* Problem
Quote precisely the run of lines opening with the line containing "lid_z - magnet_proud])" and closing with the line containing "bpy.context.scene.collection.objects.link(empty)", and nothing else.

* Excerpted records
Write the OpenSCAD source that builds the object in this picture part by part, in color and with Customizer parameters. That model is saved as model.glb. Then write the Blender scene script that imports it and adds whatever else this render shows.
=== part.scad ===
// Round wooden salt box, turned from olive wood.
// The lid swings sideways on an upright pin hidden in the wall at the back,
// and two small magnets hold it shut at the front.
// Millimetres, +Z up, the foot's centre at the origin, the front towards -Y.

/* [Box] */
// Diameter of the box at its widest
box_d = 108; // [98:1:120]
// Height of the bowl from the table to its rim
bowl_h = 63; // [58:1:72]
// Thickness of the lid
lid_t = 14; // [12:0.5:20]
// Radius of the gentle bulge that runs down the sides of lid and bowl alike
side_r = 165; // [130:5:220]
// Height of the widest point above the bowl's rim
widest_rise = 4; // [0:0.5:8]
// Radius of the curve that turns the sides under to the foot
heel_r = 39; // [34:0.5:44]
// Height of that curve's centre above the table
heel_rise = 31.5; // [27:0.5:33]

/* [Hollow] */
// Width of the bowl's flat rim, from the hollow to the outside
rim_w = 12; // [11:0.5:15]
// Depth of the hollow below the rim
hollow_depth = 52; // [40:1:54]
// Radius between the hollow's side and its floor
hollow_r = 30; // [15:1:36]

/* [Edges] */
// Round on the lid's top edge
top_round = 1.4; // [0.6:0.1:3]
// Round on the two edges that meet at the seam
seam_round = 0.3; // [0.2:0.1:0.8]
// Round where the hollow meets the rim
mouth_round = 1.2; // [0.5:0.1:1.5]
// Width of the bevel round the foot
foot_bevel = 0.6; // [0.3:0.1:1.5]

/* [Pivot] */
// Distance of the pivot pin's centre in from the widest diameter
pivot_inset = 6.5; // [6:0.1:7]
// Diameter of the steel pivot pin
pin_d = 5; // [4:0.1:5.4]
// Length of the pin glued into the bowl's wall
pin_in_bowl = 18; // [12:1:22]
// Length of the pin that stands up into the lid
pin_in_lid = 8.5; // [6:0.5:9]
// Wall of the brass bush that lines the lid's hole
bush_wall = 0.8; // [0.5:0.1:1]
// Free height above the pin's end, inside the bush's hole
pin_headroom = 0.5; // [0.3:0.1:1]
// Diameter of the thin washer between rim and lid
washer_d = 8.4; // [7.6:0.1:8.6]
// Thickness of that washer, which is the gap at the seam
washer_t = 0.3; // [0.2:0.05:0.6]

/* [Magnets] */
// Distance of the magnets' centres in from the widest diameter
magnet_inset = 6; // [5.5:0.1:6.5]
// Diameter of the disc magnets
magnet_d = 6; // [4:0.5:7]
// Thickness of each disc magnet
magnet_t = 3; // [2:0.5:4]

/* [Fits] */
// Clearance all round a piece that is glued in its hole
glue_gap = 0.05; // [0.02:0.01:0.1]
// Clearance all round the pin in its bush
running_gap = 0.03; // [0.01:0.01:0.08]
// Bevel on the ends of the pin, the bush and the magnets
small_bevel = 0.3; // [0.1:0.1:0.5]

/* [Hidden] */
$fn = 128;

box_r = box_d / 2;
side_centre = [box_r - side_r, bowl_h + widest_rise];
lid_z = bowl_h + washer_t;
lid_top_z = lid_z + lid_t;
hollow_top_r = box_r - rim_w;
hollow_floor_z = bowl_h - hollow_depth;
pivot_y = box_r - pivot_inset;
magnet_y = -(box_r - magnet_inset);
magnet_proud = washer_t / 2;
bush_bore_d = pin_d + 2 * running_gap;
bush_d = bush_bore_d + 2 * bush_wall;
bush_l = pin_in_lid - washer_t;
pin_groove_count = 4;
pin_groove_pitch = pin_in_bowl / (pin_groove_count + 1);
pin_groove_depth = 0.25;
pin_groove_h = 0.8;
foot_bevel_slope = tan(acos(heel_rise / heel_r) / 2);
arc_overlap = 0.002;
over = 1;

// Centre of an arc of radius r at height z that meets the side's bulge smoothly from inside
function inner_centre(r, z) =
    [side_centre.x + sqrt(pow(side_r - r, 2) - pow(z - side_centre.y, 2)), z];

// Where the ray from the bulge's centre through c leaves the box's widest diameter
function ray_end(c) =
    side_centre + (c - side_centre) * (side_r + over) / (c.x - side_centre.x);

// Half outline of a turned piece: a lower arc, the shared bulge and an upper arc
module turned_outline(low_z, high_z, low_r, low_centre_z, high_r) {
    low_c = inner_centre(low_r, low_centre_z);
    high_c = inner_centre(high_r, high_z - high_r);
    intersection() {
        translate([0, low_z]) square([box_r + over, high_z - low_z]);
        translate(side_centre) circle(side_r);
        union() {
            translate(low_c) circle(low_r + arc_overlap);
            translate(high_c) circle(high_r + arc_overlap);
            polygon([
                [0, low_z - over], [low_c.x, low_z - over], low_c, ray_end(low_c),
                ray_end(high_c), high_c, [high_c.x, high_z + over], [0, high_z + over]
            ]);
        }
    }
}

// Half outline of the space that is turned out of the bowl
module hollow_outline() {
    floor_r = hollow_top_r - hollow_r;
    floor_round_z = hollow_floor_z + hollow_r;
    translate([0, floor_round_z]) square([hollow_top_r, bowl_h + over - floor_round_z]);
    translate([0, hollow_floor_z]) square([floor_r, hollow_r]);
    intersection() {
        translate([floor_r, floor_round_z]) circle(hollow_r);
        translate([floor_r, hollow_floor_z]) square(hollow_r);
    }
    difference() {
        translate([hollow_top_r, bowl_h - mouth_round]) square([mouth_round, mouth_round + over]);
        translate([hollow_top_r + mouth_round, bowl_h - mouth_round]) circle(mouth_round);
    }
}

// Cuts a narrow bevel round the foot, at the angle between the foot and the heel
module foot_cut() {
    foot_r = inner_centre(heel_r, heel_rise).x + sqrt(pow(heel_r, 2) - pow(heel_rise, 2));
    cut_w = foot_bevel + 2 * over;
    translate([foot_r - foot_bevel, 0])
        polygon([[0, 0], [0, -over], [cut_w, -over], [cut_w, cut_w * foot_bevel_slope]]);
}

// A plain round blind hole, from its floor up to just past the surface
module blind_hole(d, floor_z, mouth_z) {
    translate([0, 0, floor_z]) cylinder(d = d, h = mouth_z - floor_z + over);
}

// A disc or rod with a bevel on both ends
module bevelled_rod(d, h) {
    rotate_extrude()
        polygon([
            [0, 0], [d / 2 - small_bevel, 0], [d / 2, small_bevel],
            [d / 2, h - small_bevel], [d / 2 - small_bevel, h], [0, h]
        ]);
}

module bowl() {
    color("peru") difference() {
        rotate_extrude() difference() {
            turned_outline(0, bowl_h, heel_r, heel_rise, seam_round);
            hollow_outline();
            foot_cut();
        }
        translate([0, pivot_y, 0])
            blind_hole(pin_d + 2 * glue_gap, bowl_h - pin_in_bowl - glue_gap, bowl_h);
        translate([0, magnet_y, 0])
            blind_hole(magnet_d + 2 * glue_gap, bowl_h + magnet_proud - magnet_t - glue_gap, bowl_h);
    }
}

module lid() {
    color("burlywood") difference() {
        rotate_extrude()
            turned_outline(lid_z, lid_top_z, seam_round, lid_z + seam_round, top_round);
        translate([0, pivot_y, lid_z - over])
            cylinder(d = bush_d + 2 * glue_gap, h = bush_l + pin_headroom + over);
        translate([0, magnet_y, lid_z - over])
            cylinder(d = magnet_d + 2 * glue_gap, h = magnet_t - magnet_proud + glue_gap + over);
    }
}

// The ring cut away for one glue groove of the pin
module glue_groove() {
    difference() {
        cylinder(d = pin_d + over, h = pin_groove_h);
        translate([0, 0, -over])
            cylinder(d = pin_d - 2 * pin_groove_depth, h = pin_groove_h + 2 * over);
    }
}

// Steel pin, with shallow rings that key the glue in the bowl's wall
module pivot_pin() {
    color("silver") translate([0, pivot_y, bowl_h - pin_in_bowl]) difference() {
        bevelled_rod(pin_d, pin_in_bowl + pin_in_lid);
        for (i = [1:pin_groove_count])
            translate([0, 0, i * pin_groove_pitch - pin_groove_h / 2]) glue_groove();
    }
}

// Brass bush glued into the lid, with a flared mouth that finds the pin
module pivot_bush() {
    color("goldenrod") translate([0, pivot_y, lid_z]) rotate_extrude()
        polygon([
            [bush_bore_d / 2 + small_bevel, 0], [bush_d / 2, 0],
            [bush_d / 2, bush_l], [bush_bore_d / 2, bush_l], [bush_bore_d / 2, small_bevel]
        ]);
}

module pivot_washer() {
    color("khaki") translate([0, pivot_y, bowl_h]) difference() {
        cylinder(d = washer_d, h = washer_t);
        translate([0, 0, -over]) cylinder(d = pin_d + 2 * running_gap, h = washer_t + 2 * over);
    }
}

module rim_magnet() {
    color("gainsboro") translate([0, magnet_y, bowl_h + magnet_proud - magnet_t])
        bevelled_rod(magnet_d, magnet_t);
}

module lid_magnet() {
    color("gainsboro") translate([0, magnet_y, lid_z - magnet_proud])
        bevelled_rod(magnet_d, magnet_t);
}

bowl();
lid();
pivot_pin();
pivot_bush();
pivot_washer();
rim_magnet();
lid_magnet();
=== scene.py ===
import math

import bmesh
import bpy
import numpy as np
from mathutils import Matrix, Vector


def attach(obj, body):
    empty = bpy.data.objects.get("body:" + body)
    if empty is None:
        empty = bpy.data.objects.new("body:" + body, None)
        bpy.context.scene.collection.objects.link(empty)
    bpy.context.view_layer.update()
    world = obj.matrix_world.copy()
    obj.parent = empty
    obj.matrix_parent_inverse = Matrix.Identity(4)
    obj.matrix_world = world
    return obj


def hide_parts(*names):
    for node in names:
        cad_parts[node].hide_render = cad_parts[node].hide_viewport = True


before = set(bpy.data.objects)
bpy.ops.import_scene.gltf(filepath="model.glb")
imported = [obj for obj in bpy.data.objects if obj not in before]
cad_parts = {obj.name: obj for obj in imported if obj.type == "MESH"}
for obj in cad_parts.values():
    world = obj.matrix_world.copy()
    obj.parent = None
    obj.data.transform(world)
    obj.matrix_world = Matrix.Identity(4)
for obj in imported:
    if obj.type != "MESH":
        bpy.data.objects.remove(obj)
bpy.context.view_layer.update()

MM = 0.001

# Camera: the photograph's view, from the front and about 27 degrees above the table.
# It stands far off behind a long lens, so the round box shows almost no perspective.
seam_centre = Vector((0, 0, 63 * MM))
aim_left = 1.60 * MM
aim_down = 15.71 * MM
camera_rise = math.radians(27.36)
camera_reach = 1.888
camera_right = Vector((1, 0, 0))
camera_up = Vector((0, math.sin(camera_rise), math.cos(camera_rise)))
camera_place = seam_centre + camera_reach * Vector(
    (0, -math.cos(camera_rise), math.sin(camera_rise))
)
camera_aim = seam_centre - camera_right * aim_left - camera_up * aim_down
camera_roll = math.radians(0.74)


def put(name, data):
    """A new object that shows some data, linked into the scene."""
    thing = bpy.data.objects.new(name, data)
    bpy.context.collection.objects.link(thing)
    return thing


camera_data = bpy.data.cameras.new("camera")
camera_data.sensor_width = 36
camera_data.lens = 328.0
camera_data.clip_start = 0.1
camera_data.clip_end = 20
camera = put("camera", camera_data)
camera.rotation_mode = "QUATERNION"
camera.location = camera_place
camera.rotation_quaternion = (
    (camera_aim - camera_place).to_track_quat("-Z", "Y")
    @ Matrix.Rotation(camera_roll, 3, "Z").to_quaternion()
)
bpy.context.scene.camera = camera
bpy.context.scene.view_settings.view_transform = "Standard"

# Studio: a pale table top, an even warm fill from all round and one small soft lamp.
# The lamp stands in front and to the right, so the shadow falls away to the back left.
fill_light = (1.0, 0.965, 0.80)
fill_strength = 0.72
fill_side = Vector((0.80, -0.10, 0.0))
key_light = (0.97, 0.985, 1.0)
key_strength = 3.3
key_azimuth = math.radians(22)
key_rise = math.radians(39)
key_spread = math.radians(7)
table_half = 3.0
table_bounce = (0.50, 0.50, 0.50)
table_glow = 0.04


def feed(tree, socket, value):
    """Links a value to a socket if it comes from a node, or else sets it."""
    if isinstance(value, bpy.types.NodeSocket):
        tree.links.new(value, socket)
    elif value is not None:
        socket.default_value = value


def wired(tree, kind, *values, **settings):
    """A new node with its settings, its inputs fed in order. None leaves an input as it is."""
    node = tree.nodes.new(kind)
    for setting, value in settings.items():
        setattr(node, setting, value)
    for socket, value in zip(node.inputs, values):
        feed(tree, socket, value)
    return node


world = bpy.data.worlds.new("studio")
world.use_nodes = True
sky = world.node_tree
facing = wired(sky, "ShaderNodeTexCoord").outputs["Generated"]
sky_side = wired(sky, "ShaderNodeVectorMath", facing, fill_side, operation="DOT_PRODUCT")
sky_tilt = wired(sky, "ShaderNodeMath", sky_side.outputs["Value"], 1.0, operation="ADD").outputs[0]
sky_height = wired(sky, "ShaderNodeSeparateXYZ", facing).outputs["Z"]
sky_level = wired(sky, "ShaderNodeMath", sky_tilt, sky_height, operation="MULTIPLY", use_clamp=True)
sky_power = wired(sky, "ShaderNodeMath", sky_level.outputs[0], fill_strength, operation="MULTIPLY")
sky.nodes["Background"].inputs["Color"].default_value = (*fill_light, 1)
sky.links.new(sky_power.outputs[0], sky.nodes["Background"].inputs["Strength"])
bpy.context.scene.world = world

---

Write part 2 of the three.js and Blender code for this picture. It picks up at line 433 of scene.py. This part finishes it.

* Task answer
    color("gainsboro") translate([0, magnet_y, lid_z - magnet_proud])
        bevelled_rod(magnet_d, magnet_t);
}

bowl();
lid();
pivot_pin();
pivot_bush();
pivot_washer();
rim_magnet();
lid_magnet();
=== scene.py ===
import math

import bmesh
import bpy
import numpy as np
from mathutils import Matrix, Vector


def attach(obj, body):
    empty = bpy.data.objects.get("body:" + body)
    if empty is None:
        empty = bpy.data.objects.new("body:" + body, None)
        bpy.context.scene.collection.objects.link(empty)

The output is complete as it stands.